*Written request:* Of all the lines in the material below, how many include the string "frame"? Give the number only.

*Data section:*

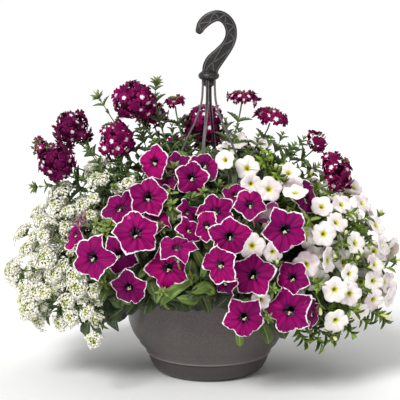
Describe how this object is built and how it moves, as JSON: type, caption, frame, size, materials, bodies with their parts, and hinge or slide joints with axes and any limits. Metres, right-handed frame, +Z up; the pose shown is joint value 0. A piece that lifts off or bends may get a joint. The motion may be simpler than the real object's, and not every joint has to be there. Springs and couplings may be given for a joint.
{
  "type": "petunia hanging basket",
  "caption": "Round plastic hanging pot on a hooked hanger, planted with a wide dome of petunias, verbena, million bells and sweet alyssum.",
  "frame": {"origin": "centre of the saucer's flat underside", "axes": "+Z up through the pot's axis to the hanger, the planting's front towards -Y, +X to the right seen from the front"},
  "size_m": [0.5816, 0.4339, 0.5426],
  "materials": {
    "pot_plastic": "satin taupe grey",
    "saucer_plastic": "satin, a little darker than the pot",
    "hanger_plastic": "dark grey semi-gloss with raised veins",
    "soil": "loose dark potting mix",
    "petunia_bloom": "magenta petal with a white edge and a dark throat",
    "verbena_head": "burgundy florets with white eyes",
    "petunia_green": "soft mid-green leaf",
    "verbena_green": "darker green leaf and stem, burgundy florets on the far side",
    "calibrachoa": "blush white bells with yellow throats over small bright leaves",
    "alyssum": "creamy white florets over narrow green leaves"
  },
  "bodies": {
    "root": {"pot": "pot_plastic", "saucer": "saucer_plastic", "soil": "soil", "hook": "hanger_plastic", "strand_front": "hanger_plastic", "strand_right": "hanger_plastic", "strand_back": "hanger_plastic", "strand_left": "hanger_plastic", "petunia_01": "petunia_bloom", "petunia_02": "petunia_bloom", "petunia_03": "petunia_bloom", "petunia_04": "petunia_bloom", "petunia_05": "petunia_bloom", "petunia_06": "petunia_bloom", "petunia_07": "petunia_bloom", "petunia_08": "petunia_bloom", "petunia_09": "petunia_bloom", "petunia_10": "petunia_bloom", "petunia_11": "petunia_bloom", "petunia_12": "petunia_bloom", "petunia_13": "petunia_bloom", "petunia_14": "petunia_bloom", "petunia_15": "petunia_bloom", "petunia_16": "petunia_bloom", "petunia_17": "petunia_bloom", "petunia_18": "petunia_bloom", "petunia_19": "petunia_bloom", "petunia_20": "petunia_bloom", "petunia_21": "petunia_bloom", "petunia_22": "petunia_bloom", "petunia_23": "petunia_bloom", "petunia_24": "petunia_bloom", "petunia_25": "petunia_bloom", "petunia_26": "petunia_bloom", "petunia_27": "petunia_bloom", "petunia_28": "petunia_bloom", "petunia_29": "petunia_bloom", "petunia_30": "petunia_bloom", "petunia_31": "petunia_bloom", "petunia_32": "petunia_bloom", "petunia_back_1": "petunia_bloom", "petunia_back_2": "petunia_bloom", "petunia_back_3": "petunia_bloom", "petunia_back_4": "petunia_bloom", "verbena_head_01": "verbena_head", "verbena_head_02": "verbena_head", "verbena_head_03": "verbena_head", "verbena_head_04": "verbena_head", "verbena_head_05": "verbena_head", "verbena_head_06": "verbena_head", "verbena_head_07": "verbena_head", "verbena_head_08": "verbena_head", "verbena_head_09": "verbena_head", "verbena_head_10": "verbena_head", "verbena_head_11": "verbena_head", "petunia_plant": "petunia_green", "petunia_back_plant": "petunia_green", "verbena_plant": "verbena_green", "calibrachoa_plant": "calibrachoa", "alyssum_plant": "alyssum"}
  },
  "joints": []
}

*The output:* 2